Entries with model source code:
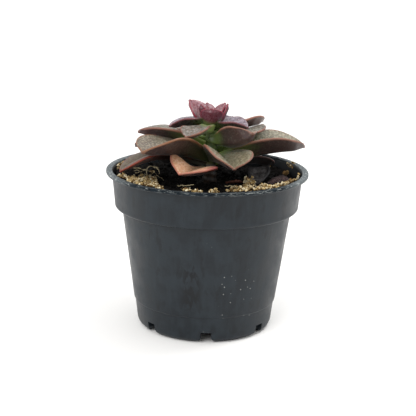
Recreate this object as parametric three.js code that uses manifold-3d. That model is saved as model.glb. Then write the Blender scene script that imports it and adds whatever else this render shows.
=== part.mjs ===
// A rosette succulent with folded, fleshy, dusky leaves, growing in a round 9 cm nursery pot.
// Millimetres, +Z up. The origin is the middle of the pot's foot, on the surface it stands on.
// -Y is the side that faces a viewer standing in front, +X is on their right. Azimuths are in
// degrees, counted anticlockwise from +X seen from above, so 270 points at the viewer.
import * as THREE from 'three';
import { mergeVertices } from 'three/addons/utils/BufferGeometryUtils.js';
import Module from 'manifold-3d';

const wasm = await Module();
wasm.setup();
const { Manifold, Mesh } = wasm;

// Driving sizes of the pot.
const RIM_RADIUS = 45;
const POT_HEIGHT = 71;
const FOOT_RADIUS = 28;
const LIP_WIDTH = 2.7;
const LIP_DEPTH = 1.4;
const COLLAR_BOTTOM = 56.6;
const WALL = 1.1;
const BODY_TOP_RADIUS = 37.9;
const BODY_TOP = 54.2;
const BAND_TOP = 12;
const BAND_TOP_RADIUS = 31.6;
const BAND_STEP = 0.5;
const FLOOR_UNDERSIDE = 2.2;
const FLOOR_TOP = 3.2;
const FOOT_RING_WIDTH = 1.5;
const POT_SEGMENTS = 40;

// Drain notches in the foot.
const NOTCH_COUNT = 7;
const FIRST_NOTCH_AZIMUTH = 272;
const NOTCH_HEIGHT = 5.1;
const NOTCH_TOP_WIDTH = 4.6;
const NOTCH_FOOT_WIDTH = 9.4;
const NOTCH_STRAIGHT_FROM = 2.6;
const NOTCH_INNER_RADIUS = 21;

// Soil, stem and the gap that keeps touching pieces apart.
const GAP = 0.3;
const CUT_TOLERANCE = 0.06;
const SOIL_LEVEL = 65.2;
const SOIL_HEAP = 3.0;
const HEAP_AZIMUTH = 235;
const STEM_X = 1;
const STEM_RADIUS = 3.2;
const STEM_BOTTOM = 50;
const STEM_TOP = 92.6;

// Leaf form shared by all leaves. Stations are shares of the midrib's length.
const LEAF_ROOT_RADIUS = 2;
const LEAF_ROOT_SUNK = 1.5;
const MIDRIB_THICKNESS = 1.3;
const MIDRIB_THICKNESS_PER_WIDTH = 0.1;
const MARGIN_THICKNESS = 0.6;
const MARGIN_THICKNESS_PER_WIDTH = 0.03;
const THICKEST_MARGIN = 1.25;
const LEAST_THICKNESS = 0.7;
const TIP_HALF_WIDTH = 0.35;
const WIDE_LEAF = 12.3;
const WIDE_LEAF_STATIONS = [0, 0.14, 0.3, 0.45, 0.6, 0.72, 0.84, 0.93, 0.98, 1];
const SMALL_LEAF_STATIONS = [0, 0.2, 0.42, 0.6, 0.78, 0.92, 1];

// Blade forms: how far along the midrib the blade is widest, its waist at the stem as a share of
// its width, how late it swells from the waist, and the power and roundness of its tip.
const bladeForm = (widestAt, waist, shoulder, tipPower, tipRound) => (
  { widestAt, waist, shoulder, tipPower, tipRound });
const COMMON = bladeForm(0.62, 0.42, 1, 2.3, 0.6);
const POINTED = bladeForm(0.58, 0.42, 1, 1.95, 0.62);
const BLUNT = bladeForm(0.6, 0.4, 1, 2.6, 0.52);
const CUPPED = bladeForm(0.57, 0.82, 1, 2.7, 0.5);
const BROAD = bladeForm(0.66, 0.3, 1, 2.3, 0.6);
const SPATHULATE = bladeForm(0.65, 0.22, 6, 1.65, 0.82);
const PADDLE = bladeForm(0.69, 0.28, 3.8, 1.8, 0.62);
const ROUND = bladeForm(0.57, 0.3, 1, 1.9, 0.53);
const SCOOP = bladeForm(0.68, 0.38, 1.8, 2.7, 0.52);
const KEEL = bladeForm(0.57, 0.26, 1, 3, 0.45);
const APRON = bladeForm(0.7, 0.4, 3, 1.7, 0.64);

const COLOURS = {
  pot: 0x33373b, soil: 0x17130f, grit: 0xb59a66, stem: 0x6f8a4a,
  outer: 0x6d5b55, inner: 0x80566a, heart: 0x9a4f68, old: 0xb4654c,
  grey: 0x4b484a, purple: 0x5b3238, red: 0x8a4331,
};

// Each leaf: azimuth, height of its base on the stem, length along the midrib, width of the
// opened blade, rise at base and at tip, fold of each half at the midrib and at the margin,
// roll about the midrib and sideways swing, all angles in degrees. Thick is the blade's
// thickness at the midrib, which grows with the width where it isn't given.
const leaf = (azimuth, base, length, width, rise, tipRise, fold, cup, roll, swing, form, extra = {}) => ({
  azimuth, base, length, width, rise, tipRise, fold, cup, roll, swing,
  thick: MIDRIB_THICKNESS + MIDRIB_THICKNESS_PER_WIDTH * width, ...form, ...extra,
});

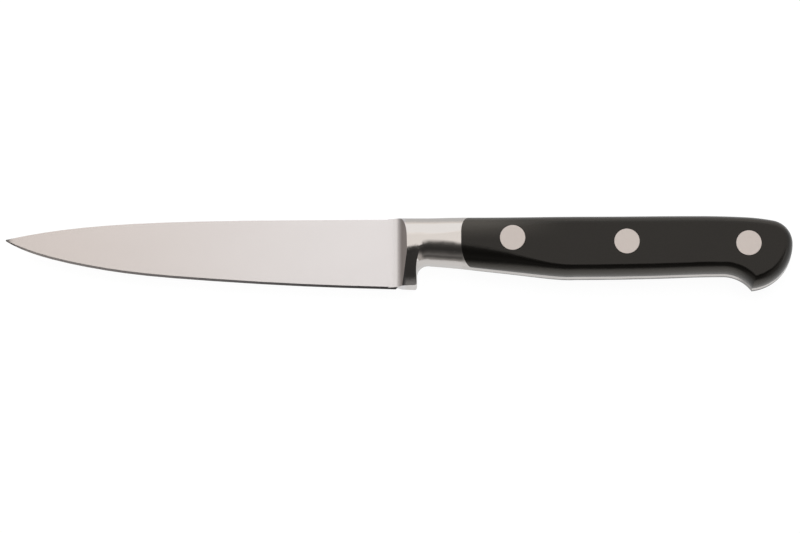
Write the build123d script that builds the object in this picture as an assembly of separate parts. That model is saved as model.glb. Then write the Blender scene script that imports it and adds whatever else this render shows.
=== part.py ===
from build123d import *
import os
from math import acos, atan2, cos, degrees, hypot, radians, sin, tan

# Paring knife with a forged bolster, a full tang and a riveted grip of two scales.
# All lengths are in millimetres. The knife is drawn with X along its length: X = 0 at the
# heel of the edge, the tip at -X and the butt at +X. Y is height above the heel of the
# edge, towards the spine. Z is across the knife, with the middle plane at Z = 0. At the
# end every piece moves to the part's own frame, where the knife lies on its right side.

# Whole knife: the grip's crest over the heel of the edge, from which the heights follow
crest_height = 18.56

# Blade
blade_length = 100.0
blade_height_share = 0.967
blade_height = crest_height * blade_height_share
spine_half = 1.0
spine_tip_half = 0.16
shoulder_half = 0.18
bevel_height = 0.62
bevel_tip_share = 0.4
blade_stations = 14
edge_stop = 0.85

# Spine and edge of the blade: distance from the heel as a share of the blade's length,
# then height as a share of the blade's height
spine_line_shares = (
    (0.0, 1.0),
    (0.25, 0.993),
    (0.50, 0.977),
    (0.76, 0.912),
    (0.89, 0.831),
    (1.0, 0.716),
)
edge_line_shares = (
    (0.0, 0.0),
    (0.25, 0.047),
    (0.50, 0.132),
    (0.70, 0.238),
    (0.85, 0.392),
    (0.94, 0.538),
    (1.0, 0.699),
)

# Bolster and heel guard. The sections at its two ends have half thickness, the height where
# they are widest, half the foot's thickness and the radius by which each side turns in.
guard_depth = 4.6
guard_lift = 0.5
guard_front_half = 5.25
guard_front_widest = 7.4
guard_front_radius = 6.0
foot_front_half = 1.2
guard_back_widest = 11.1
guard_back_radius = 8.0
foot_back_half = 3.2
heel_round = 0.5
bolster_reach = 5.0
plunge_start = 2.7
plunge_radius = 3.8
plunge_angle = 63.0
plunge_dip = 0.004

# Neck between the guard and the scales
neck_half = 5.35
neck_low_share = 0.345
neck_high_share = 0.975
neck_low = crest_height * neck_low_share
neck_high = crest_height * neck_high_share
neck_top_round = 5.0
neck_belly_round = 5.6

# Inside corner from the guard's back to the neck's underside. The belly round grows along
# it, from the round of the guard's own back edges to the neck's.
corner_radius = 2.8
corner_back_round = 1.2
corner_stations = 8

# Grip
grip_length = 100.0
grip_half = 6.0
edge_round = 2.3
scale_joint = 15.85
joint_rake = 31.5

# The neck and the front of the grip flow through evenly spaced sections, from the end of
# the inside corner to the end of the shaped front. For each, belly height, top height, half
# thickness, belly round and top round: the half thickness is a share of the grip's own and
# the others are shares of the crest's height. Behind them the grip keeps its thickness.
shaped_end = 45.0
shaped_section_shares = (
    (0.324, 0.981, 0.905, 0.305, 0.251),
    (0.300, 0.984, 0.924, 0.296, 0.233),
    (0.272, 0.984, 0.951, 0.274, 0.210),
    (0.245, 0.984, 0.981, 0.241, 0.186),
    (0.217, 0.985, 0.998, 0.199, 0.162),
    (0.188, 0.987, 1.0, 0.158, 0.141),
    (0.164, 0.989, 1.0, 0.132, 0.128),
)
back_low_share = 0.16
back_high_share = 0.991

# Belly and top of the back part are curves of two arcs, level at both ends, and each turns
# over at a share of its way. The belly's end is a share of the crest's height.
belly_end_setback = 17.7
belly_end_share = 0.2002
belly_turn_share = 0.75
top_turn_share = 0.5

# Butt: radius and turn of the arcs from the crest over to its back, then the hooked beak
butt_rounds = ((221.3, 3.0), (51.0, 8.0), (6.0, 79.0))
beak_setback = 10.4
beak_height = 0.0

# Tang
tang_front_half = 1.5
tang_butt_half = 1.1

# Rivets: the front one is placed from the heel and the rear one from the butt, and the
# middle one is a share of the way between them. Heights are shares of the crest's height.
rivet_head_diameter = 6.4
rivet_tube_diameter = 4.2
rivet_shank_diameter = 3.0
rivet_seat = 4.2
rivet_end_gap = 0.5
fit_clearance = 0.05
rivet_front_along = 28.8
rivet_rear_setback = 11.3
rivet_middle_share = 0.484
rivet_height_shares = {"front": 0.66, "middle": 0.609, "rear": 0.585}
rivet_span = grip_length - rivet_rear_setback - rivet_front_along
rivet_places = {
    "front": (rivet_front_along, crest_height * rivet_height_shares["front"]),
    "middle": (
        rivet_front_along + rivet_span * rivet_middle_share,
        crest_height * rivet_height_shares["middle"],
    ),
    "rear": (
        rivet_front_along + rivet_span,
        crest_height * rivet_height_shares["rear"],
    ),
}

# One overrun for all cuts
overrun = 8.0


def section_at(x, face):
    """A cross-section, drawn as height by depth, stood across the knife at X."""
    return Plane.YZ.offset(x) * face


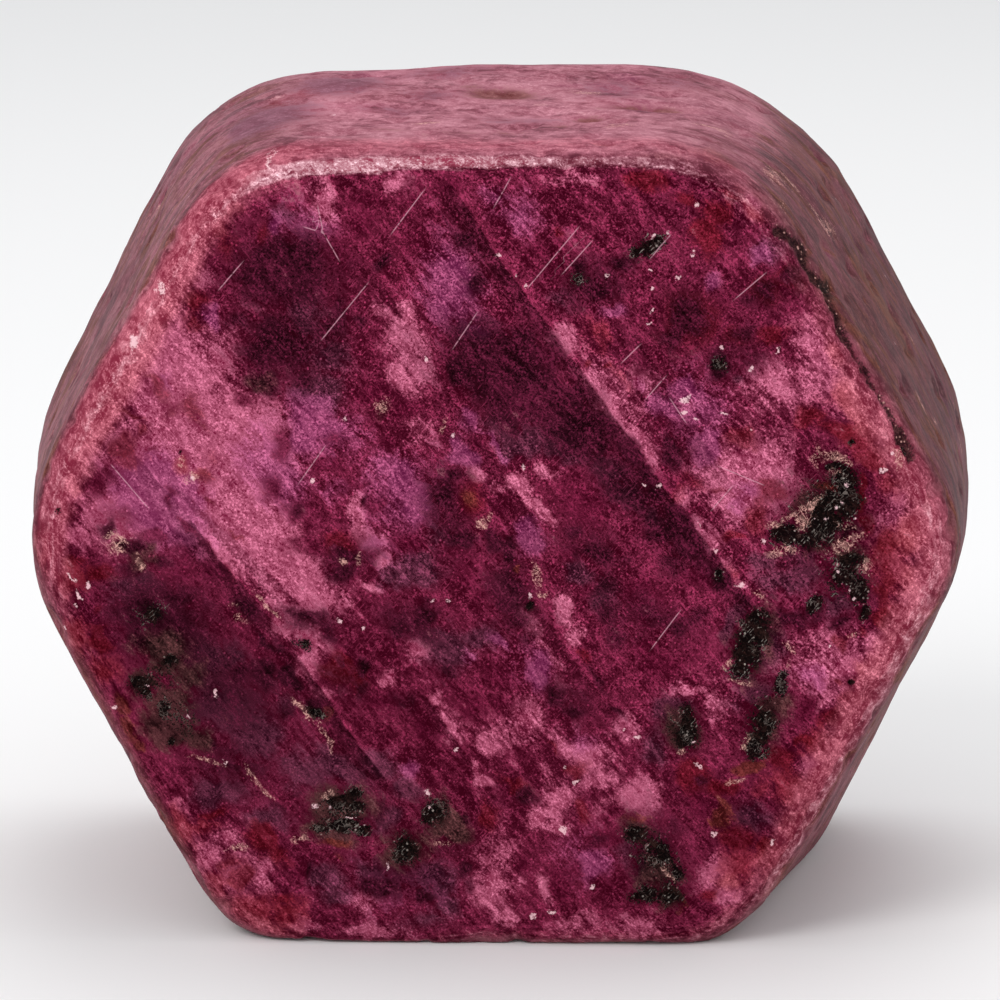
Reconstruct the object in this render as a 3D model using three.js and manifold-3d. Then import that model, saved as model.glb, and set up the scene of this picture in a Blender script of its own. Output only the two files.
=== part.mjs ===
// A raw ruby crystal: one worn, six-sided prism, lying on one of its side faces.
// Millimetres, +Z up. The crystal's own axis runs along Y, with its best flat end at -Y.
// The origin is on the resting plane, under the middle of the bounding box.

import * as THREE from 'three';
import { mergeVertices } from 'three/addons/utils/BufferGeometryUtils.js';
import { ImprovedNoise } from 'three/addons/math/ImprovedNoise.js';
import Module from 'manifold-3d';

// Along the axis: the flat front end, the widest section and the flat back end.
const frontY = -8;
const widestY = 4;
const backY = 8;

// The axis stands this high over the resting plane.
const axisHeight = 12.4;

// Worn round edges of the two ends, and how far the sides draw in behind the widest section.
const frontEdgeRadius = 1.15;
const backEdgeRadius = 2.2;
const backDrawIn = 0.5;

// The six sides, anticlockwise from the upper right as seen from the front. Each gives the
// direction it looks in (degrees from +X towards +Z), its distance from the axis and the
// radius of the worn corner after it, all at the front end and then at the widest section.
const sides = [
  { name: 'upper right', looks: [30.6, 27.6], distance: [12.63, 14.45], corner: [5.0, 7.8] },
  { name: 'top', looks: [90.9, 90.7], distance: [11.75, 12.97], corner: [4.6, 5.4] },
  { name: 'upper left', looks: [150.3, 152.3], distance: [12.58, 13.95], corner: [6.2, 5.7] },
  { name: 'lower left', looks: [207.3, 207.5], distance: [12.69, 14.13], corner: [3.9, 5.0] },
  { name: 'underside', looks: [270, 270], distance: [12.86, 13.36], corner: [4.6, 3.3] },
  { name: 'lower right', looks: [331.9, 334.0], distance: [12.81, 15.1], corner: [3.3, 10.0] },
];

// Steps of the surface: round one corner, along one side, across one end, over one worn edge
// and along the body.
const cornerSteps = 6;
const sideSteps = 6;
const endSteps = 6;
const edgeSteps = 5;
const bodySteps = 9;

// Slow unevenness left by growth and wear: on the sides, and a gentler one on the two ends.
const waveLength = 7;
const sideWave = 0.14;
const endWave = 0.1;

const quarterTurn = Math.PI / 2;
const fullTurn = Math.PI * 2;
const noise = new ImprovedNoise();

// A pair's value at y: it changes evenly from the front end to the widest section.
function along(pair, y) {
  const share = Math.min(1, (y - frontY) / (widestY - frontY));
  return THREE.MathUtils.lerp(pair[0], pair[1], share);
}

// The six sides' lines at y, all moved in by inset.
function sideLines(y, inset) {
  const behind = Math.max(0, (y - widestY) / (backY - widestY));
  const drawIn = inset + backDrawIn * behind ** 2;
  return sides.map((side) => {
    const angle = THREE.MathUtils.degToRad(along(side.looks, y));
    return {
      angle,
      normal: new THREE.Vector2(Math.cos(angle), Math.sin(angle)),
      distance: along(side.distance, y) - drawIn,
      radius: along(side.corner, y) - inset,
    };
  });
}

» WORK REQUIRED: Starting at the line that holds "Reconstruct the object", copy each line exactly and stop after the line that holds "const backDrawIn = 0.5;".

» EXERCISE ANSWER:
Reconstruct the object in this render as a 3D model using three.js and manifold-3d. Then import that model, saved as model.glb, and set up the scene of this picture in a Blender script of its own. Output only the two files.
=== part.mjs ===
// A raw ruby crystal: one worn, six-sided prism, lying on one of its side faces.
// Millimetres, +Z up. The crystal's own axis runs along Y, with its best flat end at -Y.
// The origin is on the resting plane, under the middle of the bounding box.

import * as THREE from 'three';
import { mergeVertices } from 'three/addons/utils/BufferGeometryUtils.js';
import { ImprovedNoise } from 'three/addons/math/ImprovedNoise.js';
import Module from 'manifold-3d';

// Along the axis: the flat front end, the widest section and the flat back end.
const frontY = -8;
const widestY = 4;
const backY = 8;

// The axis stands this high over the resting plane.
const axisHeight = 12.4;

// Worn round edges of the two ends, and how far the sides draw in behind the widest section.
const frontEdgeRadius = 1.15;
const backEdgeRadius = 2.2;
const backDrawIn = 0.5;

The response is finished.